▶ **Prompt**:
Reproduce exactly the lines from the one containing "const filmUnderside = plateTop + GLUE_LINE;" through the one containing "record = json.load(file)", both included, and nothing else.

▶ **Material for this exercise**:
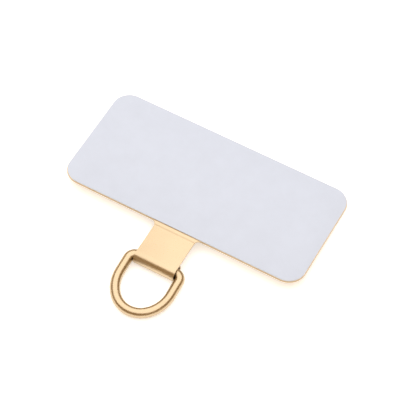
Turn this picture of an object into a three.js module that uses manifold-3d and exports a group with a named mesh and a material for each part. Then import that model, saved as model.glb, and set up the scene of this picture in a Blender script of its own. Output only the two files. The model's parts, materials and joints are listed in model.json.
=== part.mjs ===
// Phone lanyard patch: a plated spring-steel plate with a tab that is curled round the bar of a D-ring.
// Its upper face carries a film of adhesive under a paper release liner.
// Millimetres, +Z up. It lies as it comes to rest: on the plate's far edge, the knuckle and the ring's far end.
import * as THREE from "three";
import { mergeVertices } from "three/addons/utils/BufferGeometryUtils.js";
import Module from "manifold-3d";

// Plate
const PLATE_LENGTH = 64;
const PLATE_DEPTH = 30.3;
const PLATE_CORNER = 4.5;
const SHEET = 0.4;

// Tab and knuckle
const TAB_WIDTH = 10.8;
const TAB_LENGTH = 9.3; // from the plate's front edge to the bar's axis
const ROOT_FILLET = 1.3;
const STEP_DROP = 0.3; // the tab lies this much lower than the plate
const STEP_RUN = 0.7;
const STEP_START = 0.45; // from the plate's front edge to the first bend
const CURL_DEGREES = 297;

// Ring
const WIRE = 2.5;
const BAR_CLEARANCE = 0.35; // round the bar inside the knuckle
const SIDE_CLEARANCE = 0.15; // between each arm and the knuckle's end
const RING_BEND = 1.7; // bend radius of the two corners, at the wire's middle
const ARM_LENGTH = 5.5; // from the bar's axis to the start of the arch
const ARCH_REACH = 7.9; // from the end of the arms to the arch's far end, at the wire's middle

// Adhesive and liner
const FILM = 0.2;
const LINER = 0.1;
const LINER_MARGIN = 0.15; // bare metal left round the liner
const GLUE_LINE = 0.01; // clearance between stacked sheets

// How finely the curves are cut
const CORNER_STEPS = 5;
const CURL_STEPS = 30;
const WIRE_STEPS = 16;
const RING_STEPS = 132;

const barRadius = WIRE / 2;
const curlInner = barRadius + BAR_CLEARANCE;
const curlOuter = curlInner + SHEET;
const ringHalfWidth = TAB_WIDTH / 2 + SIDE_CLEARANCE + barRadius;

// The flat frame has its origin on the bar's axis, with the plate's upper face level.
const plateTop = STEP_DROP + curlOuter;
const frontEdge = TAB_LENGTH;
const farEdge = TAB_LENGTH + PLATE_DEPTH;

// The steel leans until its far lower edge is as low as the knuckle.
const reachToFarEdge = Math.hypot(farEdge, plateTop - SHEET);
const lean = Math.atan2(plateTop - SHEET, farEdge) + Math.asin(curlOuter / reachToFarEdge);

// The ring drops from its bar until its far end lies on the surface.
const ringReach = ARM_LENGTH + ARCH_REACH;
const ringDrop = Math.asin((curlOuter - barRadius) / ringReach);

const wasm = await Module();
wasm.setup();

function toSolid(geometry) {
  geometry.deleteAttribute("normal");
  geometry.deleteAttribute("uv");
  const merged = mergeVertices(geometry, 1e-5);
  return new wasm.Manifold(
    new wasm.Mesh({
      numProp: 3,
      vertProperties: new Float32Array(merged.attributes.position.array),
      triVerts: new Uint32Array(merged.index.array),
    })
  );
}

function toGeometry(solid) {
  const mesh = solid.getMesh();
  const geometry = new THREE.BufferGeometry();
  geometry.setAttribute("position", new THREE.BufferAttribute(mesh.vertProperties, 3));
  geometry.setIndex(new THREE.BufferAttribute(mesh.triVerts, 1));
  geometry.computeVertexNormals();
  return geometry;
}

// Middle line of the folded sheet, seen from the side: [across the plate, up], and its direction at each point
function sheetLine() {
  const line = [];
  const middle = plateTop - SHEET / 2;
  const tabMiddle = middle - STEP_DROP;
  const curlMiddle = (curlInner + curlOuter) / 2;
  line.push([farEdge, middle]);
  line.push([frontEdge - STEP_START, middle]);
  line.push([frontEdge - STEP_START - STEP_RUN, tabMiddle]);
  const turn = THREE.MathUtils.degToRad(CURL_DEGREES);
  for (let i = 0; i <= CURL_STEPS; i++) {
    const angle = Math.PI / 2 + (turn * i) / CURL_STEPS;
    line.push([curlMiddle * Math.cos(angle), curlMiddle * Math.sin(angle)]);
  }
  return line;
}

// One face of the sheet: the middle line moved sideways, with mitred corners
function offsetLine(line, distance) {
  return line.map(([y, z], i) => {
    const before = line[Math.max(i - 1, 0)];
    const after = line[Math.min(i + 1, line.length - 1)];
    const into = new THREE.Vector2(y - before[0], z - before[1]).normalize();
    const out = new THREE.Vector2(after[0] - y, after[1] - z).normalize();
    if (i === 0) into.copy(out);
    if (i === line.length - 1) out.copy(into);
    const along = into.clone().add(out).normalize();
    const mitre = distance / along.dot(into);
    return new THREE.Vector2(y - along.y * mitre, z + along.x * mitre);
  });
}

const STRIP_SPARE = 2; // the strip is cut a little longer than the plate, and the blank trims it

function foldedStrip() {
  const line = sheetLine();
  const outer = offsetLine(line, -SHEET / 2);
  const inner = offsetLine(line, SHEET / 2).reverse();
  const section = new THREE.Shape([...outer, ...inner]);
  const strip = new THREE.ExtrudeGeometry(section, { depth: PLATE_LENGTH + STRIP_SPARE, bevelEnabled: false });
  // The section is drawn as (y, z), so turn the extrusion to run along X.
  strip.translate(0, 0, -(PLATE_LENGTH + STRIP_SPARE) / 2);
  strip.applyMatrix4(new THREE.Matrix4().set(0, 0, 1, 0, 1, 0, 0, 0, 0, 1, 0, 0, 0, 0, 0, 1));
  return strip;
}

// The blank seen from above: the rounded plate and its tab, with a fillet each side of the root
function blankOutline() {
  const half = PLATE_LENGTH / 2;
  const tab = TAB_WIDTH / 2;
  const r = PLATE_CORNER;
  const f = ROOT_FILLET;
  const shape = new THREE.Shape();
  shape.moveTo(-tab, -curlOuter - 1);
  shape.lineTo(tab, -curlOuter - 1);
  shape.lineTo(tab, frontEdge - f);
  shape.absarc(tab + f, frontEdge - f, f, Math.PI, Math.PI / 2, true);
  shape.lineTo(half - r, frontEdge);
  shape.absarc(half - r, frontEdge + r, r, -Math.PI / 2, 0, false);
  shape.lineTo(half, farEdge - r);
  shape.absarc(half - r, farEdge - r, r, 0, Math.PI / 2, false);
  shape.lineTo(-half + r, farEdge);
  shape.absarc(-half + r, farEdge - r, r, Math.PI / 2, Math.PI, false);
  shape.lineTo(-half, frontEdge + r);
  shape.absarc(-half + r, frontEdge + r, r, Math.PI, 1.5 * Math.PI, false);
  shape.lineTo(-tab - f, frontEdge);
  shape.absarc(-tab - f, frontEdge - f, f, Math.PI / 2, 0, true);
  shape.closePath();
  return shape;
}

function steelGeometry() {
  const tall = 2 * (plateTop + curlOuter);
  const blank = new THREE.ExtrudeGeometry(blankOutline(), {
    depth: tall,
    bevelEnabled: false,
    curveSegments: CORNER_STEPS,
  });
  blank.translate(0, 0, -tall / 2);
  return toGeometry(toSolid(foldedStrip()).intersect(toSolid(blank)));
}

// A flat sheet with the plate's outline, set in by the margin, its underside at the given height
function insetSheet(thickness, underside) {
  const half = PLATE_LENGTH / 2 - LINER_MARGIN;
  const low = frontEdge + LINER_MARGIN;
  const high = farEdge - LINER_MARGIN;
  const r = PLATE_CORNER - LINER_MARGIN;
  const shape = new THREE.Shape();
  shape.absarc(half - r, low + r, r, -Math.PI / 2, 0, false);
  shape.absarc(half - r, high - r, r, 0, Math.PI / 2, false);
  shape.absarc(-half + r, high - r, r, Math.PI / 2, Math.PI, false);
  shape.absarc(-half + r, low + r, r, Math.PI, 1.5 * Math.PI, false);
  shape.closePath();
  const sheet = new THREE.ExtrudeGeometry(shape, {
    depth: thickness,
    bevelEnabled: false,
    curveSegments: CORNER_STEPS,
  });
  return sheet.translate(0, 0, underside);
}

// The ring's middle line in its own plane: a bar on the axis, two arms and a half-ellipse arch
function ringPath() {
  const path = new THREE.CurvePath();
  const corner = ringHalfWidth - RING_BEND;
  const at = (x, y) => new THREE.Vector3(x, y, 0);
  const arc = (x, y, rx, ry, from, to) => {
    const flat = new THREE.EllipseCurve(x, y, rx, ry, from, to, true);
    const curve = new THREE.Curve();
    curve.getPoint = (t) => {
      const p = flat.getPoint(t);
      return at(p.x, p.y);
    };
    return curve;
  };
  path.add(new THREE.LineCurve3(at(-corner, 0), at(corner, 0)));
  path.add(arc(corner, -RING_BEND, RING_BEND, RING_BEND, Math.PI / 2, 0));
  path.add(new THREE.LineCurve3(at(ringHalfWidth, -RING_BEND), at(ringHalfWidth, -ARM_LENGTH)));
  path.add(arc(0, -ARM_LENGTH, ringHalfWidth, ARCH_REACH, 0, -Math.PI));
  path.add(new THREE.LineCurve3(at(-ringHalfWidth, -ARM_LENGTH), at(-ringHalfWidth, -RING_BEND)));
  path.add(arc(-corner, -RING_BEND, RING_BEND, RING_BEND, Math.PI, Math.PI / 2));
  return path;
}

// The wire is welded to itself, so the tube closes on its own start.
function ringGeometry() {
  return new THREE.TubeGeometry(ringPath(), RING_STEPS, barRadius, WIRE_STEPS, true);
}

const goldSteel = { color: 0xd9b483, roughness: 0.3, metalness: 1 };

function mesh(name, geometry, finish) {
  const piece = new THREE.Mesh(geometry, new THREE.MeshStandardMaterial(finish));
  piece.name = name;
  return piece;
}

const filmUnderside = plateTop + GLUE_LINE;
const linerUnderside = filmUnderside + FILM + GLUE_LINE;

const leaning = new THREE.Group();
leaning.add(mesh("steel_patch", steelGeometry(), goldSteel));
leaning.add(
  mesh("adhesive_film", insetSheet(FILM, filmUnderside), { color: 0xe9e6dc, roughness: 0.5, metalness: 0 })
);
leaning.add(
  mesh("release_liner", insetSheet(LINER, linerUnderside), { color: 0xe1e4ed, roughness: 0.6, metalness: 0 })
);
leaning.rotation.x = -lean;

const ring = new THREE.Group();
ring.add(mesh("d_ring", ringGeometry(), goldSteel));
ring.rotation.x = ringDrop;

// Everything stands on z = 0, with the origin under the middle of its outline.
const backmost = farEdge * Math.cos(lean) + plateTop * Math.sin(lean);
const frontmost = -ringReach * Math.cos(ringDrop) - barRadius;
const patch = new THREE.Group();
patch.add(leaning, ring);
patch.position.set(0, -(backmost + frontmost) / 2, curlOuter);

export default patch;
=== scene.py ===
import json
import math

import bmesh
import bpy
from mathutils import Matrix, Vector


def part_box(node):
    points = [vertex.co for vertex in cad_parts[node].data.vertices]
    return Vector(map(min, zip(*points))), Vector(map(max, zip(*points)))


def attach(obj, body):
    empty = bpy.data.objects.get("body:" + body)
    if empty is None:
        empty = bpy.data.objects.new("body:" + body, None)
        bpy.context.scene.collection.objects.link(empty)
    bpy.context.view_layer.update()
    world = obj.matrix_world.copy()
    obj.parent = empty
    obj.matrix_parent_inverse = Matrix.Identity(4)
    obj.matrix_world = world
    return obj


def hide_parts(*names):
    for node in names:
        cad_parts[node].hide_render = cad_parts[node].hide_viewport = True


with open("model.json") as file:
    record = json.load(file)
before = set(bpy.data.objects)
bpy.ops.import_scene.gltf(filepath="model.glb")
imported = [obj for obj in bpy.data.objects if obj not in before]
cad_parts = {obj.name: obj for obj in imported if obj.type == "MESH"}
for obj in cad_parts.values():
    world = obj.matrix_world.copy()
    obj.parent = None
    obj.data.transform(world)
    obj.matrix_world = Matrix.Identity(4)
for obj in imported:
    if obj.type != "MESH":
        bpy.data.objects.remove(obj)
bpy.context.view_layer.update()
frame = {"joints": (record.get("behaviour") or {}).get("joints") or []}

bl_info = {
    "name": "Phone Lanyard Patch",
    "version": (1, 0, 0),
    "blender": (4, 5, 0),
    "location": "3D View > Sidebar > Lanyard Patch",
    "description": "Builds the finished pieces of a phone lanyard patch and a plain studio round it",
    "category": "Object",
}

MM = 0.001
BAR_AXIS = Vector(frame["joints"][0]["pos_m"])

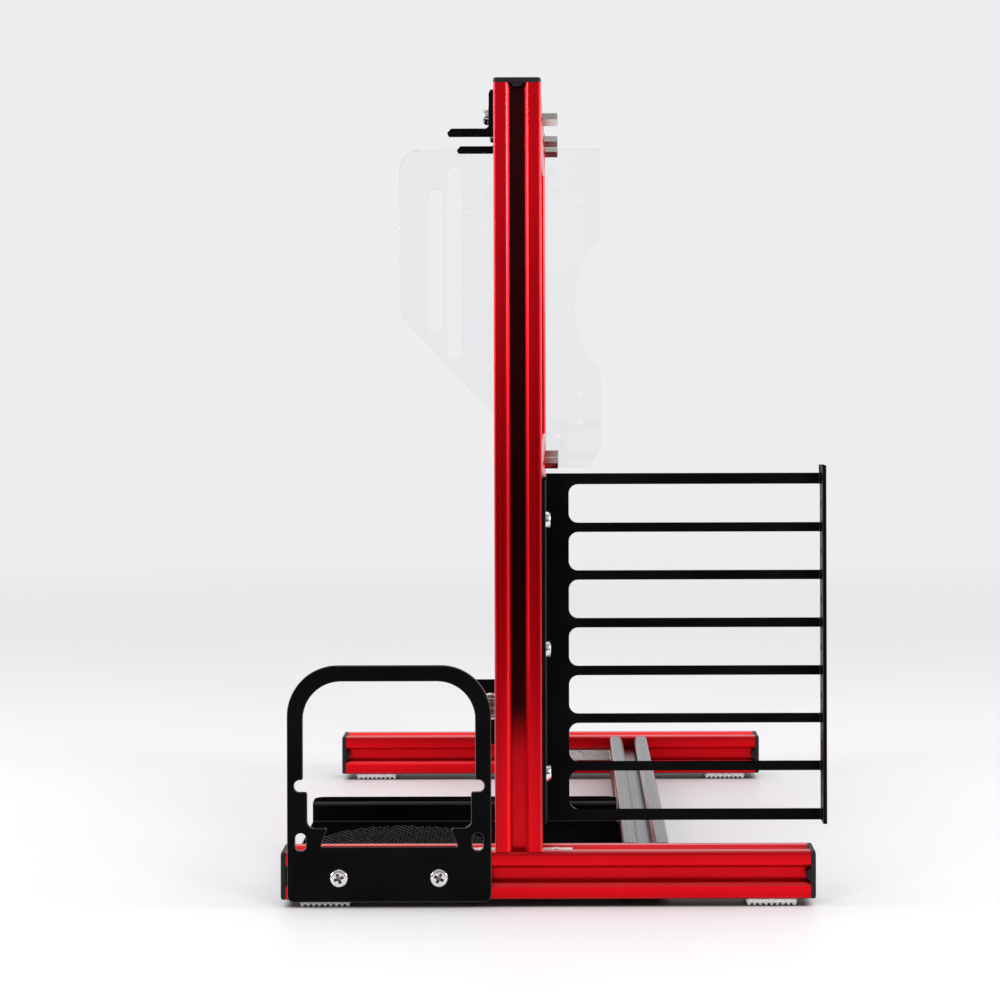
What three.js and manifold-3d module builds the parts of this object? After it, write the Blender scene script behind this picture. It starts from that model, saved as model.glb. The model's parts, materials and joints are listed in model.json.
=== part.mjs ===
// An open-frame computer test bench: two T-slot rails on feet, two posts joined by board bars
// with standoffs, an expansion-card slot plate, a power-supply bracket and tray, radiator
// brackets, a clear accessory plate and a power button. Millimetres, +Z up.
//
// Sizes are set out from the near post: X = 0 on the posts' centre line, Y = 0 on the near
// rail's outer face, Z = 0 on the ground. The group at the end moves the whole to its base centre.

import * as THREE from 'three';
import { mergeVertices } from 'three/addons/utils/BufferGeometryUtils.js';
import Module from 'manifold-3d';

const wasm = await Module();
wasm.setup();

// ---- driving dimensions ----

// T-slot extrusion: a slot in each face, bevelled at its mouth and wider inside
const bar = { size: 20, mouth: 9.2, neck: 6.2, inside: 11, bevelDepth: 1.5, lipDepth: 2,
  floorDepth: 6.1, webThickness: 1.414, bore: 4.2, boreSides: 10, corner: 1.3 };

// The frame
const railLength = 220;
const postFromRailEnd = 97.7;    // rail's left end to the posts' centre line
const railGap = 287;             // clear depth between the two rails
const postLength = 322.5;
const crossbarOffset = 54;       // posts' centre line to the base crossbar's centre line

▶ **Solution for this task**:
const filmUnderside = plateTop + GLUE_LINE;
const linerUnderside = filmUnderside + FILM + GLUE_LINE;

const leaning = new THREE.Group();
leaning.add(mesh("steel_patch", steelGeometry(), goldSteel));
leaning.add(
  mesh("adhesive_film", insetSheet(FILM, filmUnderside), { color: 0xe9e6dc, roughness: 0.5, metalness: 0 })
);
leaning.add(
  mesh("release_liner", insetSheet(LINER, linerUnderside), { color: 0xe1e4ed, roughness: 0.6, metalness: 0 })
);
leaning.rotation.x = -lean;

const ring = new THREE.Group();
ring.add(mesh("d_ring", ringGeometry(), goldSteel));
ring.rotation.x = ringDrop;

// Everything stands on z = 0, with the origin under the middle of its outline.
const backmost = farEdge * Math.cos(lean) + plateTop * Math.sin(lean);
const frontmost = -ringReach * Math.cos(ringDrop) - barRadius;
const patch = new THREE.Group();
patch.add(leaning, ring);
patch.position.set(0, -(backmost + frontmost) / 2, curlOuter);

export default patch;
=== scene.py ===
import json
import math

import bmesh
import bpy
from mathutils import Matrix, Vector


def part_box(node):
    points = [vertex.co for vertex in cad_parts[node].data.vertices]
    return Vector(map(min, zip(*points))), Vector(map(max, zip(*points)))


def attach(obj, body):
    empty = bpy.data.objects.get("body:" + body)
    if empty is None:
        empty = bpy.data.objects.new("body:" + body, None)
        bpy.context.scene.collection.objects.link(empty)
    bpy.context.view_layer.update()
    world = obj.matrix_world.copy()
    obj.parent = empty
    obj.matrix_parent_inverse = Matrix.Identity(4)
    obj.matrix_world = world
    return obj


def hide_parts(*names):
    for node in names:
        cad_parts[node].hide_render = cad_parts[node].hide_viewport = True


with open("model.json") as file:
    record = json.load(file)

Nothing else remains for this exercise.